The river Ouse, of which we spoke just now, which, though to-day a small river, drains a large and level country as it runs through the counties of Bedford, Huntingdon, and Cambridge, has been one of the most prolific in this class of pre-historic remains. Another river which still better deserves to be remembered in this respect is the Somme in the north of France. For it was in the beds of this stream, by Abbeville and Amiens, that the drift implements were first discovered, or first recognized for what they really are, the earliest traces of human labour; and it was here that the foundation was laid for this branch of pre-historic study by M. Boucher de Perthes. This was forty-one years ago, in 1847.

These drift implements, then, form a class apart—apart even from all other stone implements made by man, and probably earlier than any other class. Very simple and rude are these drift implements. It would require a skilled eye to detect any difference between most of them and a flint which had only been chipped by natural means. But the first thing to remember is, that the makers of these implements had nothing but other still ruder materials to help them in this manufacture of theirs. Metals of all kinds were as yet utterly unknown to man.

We who are so habituated to the employment of metal, either in the manufacture or the composition of every article which meets our eye, can scarcely realize that man lived long ages on the earth before the metals and minerals, its hidden treasures, were revealed to him. This pen I write with is of metal, or, were it a quill, it would still have been shaped by the use of steel; the rags of which this paper is made up have been first cut by metal knives, then bleached by a mineral (chlorine), then torn on a metal cylinder, then thrown into a vat which was either itself of metal or had been shaped by metal tools, then drawn on a wire-cloth, etc. And so it is with everything which is made nowadays. We can scarcely think of any single manufacture in which is not traceable the paramount influence of man’s discoveries beneath the surface of the ground. But primitive man could profit by no such inherited knowledge, and had only begun to acquire some powers which he could transmit to his own descendants. For his tools he must look to the surface of the earth only; and the hardest substances he could find were stones. Not only during the period of which we are now speaking, but for hundreds, perhaps thousands, of years lasted man’s ignorance of the metals, ignorance therefore of all that the metals could produce for him. The long age of this state of ignorance is distinguished in pre-history by the name of the Stone Age, because the hardest things then known to mankind were stones, and the most important of his implements and utensils had therefore to be made of stones.
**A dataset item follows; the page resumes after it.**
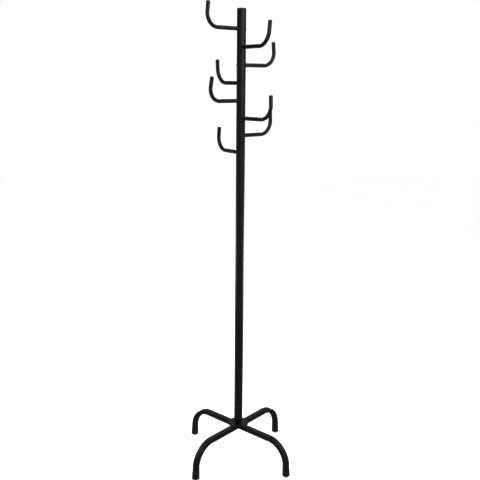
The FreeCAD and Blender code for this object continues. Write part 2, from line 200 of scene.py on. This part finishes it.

There can be no harm if we so far anticipate our second chapter as to say that this Stone Age is distinguished by pre-historic students into two main periods: (1) the age in which all the stone implements were made exclusively by chipping, (2) the age in which grinding or polishing was brought in to supplement the use of chipping. Wherefore the first age is also called the Unpolished Stone Age, the second is called the Polished Stone Age. Not that by any means all the implements in the later age were made of polished stone; far from it. Only that, contemporaneously with the stone implements still made by chipping merely, others of polished stone were used. But of this more hereafter. Lastly, the two epochs are also distinguished more simply as the Old Stone Age and the New Stone Age—or, turned into Greek, the Palæolithic Era and the Neolithic Era.

Now we go back to speak of the Palæolithic Era only. And in this we have as yet got no further than the implements of the river drifts. It is not to be supposed that at any time of his history man used implements of stone and no others; for wood and bone must have been always as ready to his hand as stone was, and for many purposes bone and wooden utensils would serve better than stone ones. But the stone implements would always deserve to be accounted the most important; because by means of them the others of softer material must have been shaped. As regards the drift deposits, here the remains of man’s work are exclusively stone implements, but probably only because all that were made of some softer substance have perished, or remain as yet undiscovered. And most primitive these stone tools or weapons are. By the rudeness and uniformity of their shapes as contrasted even with other classes of stone implements, they testify to the simplicity of those who manufactured them. They have for the most part only two or three distinctive types: they are either of a long, pear-shaped make, narrowed almost to a point at the thin end, and adapted, we may suppose, for boring holes, while the broad end of the pear was pressed against the palm of the hand; and secondly, of a sort of oval form, chipped all round the edge, capable of being fitted into a wooden haft, a cleft stick or whatever it might be, to form an implement which might be used for all sorts of cutting or scraping. A variety of this last implement, of rather a tongue-like shape, was called by the French workmen who worked under M. Boucher de Perthes, langue-de-chat. These might serve the purpose of spear-heads. Some have supposed that stones of this last form were used, as similar ones are used by the Esquimaux to this day, in cutting holes in the ice for the purpose of fishing: we must not forget that during at any rate a great part of the early stone age the conditions of life were those of arctic countries at the present time. A third variety of stone implements is made of thinner flakes, and capable of being used as a knife.[3]

We cannot determine all the uses to which primitive man must have put his rude and ineffective weapons; we can only wonder that with such he was able to maintain his existence among the savage beasts by which he was surrounded; and we long to form to ourselves some picture of the way in which he got the better of their huge strength, as well as of his dwelling-place, his habits, and his appearance. Rude as his weapons are, and showing no trace of improvement, it seems as though man of the drift period must have lived through long ages of the world’s history. These implements are found associated with the remains of the mammoth and the woolly rhinoceros, animals naturally belonging to the arctic or semi-arctic climate which succeeded the glacial era; but like implements are found, associated with the remains of the bones of the lion, the tiger, and the hippopotamus, all of which, and the last especially, are rarely found outside the torrid zone. This would imply that the drift implements lasted through the change from a rigid to a torrid climate, and probably back again to a cold temperate one.